1. ## algebra problem I'm stuck on

$\displaystyle \sqrt{\sqrt{x+5}+x}=5$

$\displaystyle \sqrt{x+5} + x = 25$

$\displaystyle (\sqrt{x+5})^2 = (25-x)^2$

$\displaystyle x+5 = 625 - 50x - x^2$

$\displaystyle 0 = \frac{-x^2 = 49x + 620}{-1}$

$\displaystyle 0 = x^2 + 49x - 620$

Plug that into the quadratic equation and I get:

x = $\displaystyle \frac{-49 \pm \sqrt{4881}}{2}$

Which I can't find a way to simplify down.

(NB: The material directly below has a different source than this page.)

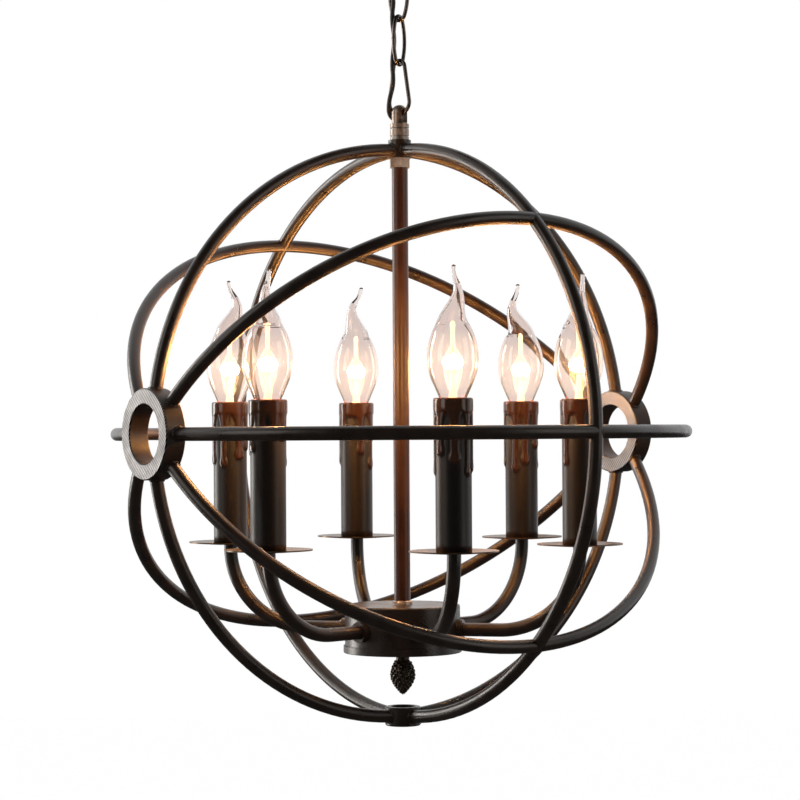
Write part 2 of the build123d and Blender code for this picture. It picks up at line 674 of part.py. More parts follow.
def flame_outline(wall):
    """Half outline of the clear envelope from its neck to where it bends, moved in by wall."""
    neck_r = GLASS_NECK_D / 2 - wall
    high_r = BELLY_HIGH_R - wall
    with BuildLine() as outline:
        low = CenterArc((GLASS_D / 2 - BELLY_LOW_R, glass_widest), BELLY_LOW_R - wall, -GLASS_FLARE, GLASS_FLARE)
        rise = degrees(asin((glass_bend - glass_widest) / high_r))
        high = CenterArc((GLASS_D / 2 - BELLY_HIGH_R, glass_widest), high_r, 0, rise)
        neck_top = (low @ 0).Y - ((low @ 0).X - neck_r) / tan(radians(GLASS_FLARE))
        Polyline(low @ 0, (neck_r, neck_top), (neck_r, glass_foot), (0, glass_foot), (0, glass_bend), high @ 1)
    return outline.line


def eased(share):
    """From 0 to 1 with a soft start and end."""
    held = min(max(share, 0), 1)
    return held ** 2 * (3 - 2 * held)


def tail_point(share, lean, end):
    """Centre of the bent flame at a share of its tail, in the plane that it bends in."""
    sway = lean * eased(share / TAIL_SWAY) + (end - lean) * eased((share - TAIL_SWAY) / (1 - TAIL_SWAY))
    return Vector(sway, 0, glass_bend + (FLAME_H - FLAME_BEND - TAIL_BEAD_D / 2) * share)


def flame(wall, reach, lean, end):
    """The flame shape moved in by wall, with its bent tail as far as a share of it."""
    end_r = TAIL_END_D / 2 - wall
    outline = flame_outline(wall)
    start_r = GLASS_D / 2 - BELLY_HIGH_R + ((BELLY_HIGH_R - wall) ** 2 - (glass_bend - glass_widest) ** 2) ** 0.5
    with BuildPart() as body:
        with BuildSketch(Plane.XZ):
            add(outline)
            make_face()
        revolve(axis=Axis.Z)
        for step in range(TAIL_STEPS + 1):
            share = reach * step / TAIL_STEPS
            nudge = 0.5 / TAIL_STEPS
            along = tail_point(share + nudge, lean, end) - tail_point(max(share - nudge, 0), lean, end)
            if step == 0:
                along = Vector(0, 0, 1)
            with BuildSketch(Plane(origin=tail_point(share, lean, end), x_dir=(0, 1, 0), z_dir=along)):
                Circle(end_r + (start_r - end_r) * (1 - share) ** TAIL_TAPER)
        loft()
    return body.part


for lamp in range(LAMPS):
    here = Pos(lamp_axis(lamp))
    bend_az, lean, end = TAILS[lamp]
    with BuildPart() as glass:
        add(flame(0, 1, lean, end))
        with Locations(tail_point(1, lean, end)):
            Sphere(TAIL_BEAD_D / 2)
        add(flame(GLASS_WALL, TAIL_HOLLOW, lean, end), mode=Mode.SUBTRACT)
    write(here * Rot(0, 0, bend_az) * glass.part, f"bulb_glass_{lamp + 1}")

    with BuildPart() as cap:
        with BuildSketch(Plane.XZ):
            with BuildLine():
                Polyline((0, CAP_TOP), (CAP_D / 2, CAP_TOP), (CAP_D / 2, CAP_FOOT + BUTTON_H),
                         (BUTTON_D / 2, CAP_FOOT + BUTTON_H / 3), (BUTTON_D / 2, CAP_FOOT), (0, CAP_FOOT),
                         close=True)
            make_face()
        revolve(axis=Axis.Z)
    write(here * cap.part, f"bulb_cap_{lamp + 1}")

# ================================================================== wiring
with BuildPart() as terminal_block:
    with BuildSketch(Plane.XY.offset(-BRACKET_T - BLOCK_H)):
        Rectangle(BLOCK_L, BLOCK_W)
    extrude(amount=BLOCK_H)
    with BuildSketch(Plane.XZ):
        with Locations((0, -BRACKET_T - BLOCK_H / 3)):
            with GridLocations(BLOCK_L / BLOCK_POLES, 0, BLOCK_POLES, 1):
                Circle(BLOCK_HOLE / 2)
    extrude(amount=BLOCK_W, both=True, mode=Mode.SUBTRACT)
write(terminal_block.part, "terminal_block")

with BuildPart() as connector:
    with BuildSketch(Plane.XY.offset(body_foot)):
        Rectangle(CONNECTOR_L, CONNECTOR_W)
    extrude(amount=CONNECTOR_H)
    fillet(edges().filter_by(Axis.Z), CONNECTOR_H / 8)
connector_x = CONNECTOR_X + CONNECTOR_L / 2
connectors = Compound(children=[Pos(side * connector_x, 0, 0) * connector.part for side in (-1, 1)])
write(connectors, "wire_connectors")


def cord(points, name):
    """A round cord along points, as straight runs joined by arcs as large as the runs allow."""
    runs = [points[i + 1] - points[i] for i in range(len(points) - 1)]
    radii = []
    for before, after in zip(runs, runs[1:]):
        half_turn = radians(before.get_angle(after)) / 2
        radii.append(0.45 * min(before.length, after.length) / tan(half_turn))
    with BuildPart() as tube:
        with BuildLine() as path:
            FilletPolyline(*points, radius=radii)
        with BuildSketch(Plane(origin=path.wire() @ 0, z_dir=path.wire() % 0)):
            Circle(FLEX_D / 2)
        sweep(path=path.wire())
    length = path.wire().length
    print(name, "length", round(length, 1), " radii", [round(r, 1) for r in radii],
          " volume / (section x length)", round(tube.part.volume / (pi * FLEX_D ** 2 / 4 * length), 4))
    return tube.part


# The flex leaves the terminal block, drops through the canopy loop, is threaded down beside the
# links and goes into the loop of the fixture. Each point is along the pear link's plane, across it,
# and up.
FLEX_ROUTE = (
    (0.0, 0.0, -11.5), (0.0, 0.0, -32.4), (-7.6, -2.0, -37.2), (-6.2, -5.4, -46.8), (-2.2, -2.8, -58.0),
    (-4.0, -4.0, -73.0), (-2.1, -2.4, -89.5), (-4.0, -4.0, -106.2), (-2.6, -3.3, -121.5),
    (-5.6, -5.8, -134.5), (-8.2, -2.0, -145.6), (0.0, 0.0, -150.2), (0.0, 0.0, -157.6),
)
flex_points = [chain_plane.from_local_coords(Vector(*point)) for point in FLEX_ROUTE]
write(cord(flex_points, "flex_cable"), "flex_cable")

# Below the loop the same flex runs down the stem, out of the nipple's window and into a connector.
STEM_ROUTE = ((0.0, 0.0, -157.6), (0.0, 0.0, -515.0), (17.0, 0.0, -524.5), (17.0, 0.0, -535.3))
stem_cable = cord([Vector(*point) for point in STEM_ROUTE], "stem_cable")
write(Compound(children=[stem_cable] + leads), "inner_wiring")
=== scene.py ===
"""Orb chandelier: its finishes, wax, welds, flex and lit bulbs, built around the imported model.
Metres, +Z up, origin at the middle of the bracket's ceiling face."""

import json
import math
import random

import bpy
from mathutils import Matrix, Vector


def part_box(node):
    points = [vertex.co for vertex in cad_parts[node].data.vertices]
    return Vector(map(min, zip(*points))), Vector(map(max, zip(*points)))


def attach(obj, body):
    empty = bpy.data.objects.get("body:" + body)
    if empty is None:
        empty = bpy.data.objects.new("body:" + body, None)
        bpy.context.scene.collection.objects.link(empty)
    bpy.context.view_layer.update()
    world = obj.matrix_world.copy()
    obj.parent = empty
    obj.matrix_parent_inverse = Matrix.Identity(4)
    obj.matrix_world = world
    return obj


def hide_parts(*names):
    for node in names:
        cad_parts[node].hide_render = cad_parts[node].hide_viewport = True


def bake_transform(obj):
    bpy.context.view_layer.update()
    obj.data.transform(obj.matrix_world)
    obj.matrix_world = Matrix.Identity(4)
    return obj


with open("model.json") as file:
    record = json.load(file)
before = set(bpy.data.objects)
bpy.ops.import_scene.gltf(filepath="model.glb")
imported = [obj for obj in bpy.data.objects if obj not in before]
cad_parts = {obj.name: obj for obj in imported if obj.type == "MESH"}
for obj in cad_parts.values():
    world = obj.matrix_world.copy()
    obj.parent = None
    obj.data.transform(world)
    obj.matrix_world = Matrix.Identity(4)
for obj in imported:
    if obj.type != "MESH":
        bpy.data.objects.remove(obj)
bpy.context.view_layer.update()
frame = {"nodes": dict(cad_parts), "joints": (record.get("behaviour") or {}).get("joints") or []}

# ------------------------------------------------------------------ camera
# The photograph looks at the cage from its own height, about 35 degrees round from the front,
# through a long lens. The middle and the radius of the cage are read from the right hub.
hub_low, hub_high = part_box("hub_right")
orb = Vector((0.0, 0.0, (hub_low.z + hub_high.z) / 2))
ring_radius = (hub_low.x + hub_high.x) / 2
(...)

The book shows the answer to be 21. How they got it, I have no idea. So any help will be greatly appreciated

2. Originally Posted by mathgeek777
$\displaystyle \sqrt{\sqrt{x+5}+x}=5$

$\displaystyle \sqrt{x+5} + x = 25$

$\displaystyle (\sqrt{x+5})^2 = (25-x)^2$

$\displaystyle x+5 = 625 - 50x {\color{red}+} x^2$

...
From here, you should get $\displaystyle x^2-51x+620=0$

When solved you should get $\displaystyle x=31$ or $\displaystyle x=20$. I'll let you test these values. Only one is correct.

The book answer is incorrect. 21 is not a possible solution for x.

--Chris

3. Its amazing how i seem to miss the tiniest details....

Thanks for the help